## Written request
Look for "object" in each line of the entries, and return the matching lines.

## Extracted material

○ ○ ○ ○ ○ ○ ○

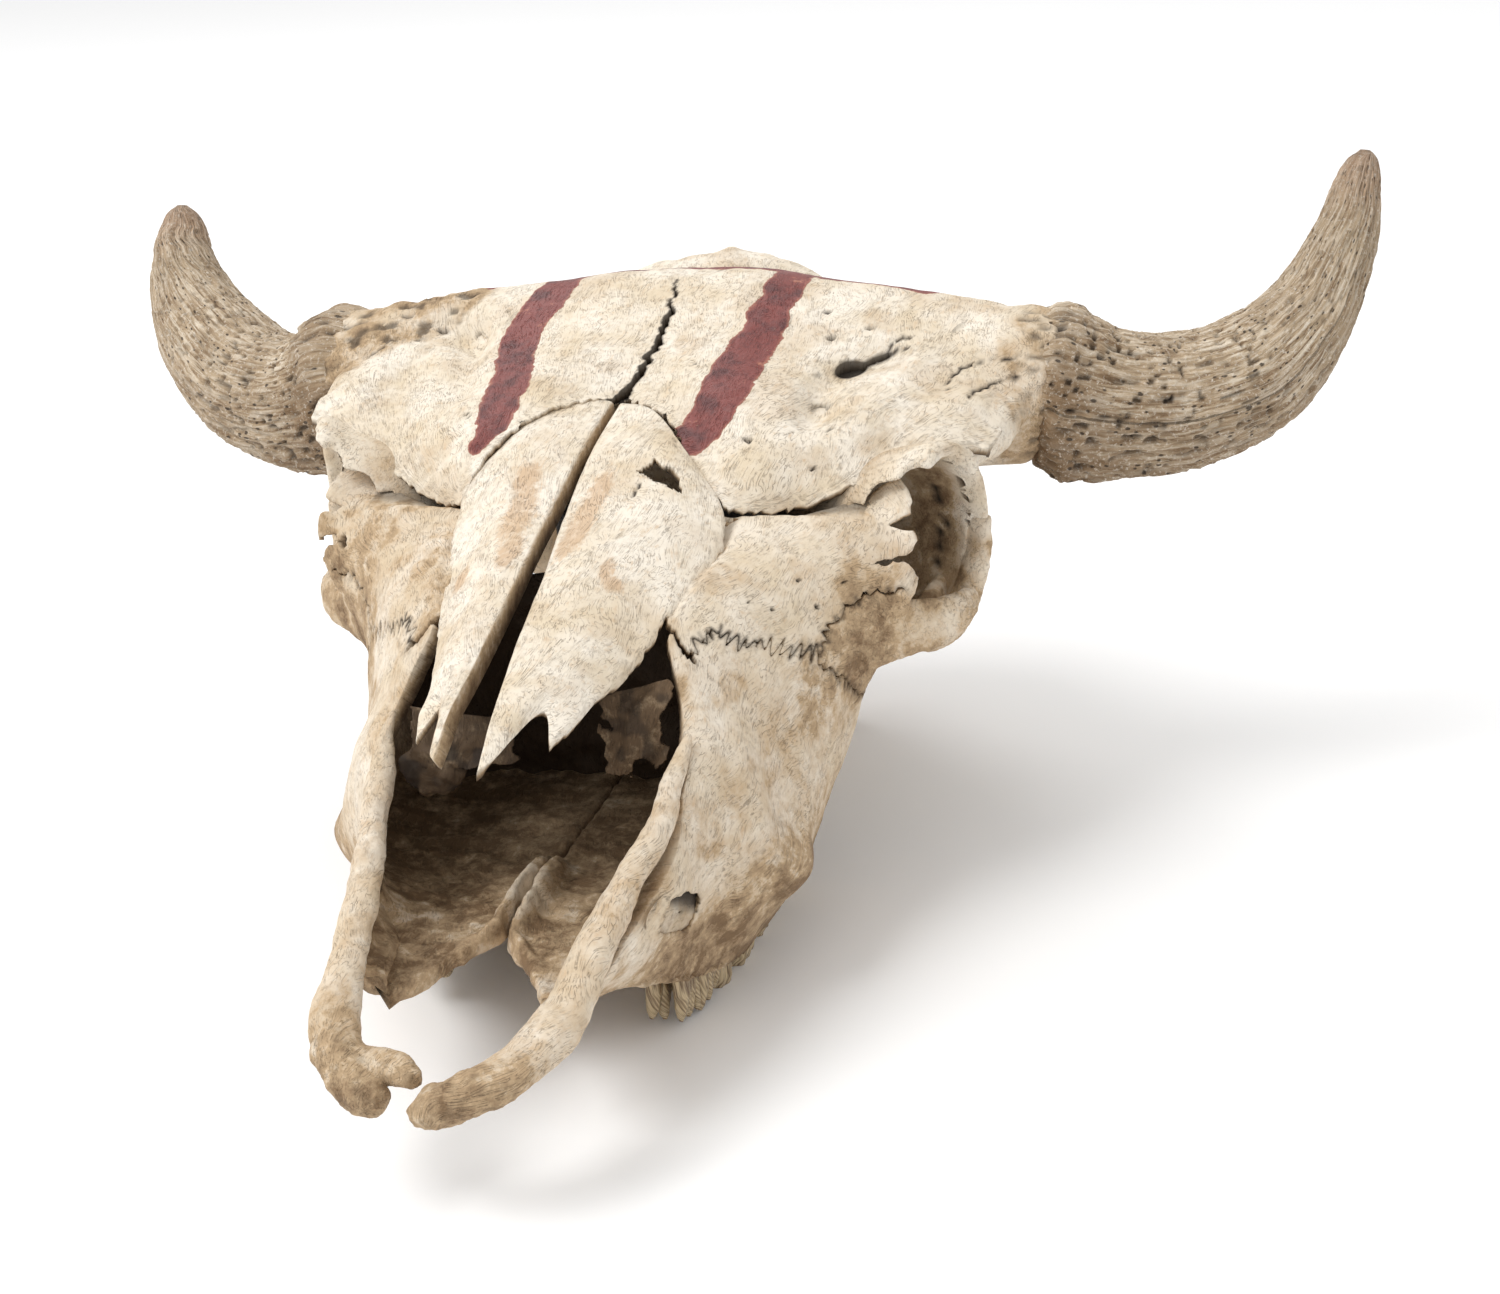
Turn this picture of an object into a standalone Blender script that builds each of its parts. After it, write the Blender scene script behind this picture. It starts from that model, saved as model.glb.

○ ○ ○ ○ ○ ○ ○

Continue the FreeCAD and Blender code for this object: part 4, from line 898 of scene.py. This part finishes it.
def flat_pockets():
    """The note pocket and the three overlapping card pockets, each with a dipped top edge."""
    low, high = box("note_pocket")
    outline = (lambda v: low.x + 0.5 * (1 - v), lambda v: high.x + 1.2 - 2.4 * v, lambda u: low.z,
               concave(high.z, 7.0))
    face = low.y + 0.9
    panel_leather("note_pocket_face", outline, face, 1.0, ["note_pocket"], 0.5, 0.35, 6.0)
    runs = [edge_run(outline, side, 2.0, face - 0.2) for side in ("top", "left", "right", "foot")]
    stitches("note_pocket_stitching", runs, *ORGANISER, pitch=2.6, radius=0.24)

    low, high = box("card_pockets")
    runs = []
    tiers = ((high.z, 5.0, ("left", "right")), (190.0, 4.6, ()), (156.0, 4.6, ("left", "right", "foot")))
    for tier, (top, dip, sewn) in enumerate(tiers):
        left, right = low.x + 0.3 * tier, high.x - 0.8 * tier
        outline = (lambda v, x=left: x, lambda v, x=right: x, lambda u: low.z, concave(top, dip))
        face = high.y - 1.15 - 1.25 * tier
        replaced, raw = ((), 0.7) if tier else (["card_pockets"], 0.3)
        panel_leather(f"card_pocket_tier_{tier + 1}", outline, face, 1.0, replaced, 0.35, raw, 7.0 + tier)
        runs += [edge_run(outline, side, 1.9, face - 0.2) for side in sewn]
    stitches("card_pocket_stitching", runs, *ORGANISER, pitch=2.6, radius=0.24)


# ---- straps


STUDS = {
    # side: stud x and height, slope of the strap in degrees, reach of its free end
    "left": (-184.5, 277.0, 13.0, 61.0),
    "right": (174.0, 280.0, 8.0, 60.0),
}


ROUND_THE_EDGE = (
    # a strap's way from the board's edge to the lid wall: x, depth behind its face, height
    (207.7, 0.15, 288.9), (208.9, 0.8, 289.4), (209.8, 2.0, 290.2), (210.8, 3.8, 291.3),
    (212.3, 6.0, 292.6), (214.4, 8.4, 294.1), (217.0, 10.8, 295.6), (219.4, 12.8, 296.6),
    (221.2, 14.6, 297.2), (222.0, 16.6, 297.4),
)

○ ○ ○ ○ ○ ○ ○

## Output below
Turn this picture of an object into a standalone Blender script that builds each of its parts. After it, write the Blender scene script behind this picture. It starts from that model, saved as model.glb.
Continue the FreeCAD and Blender code for this object: part 4, from line 898 of scene.py. This part finishes it.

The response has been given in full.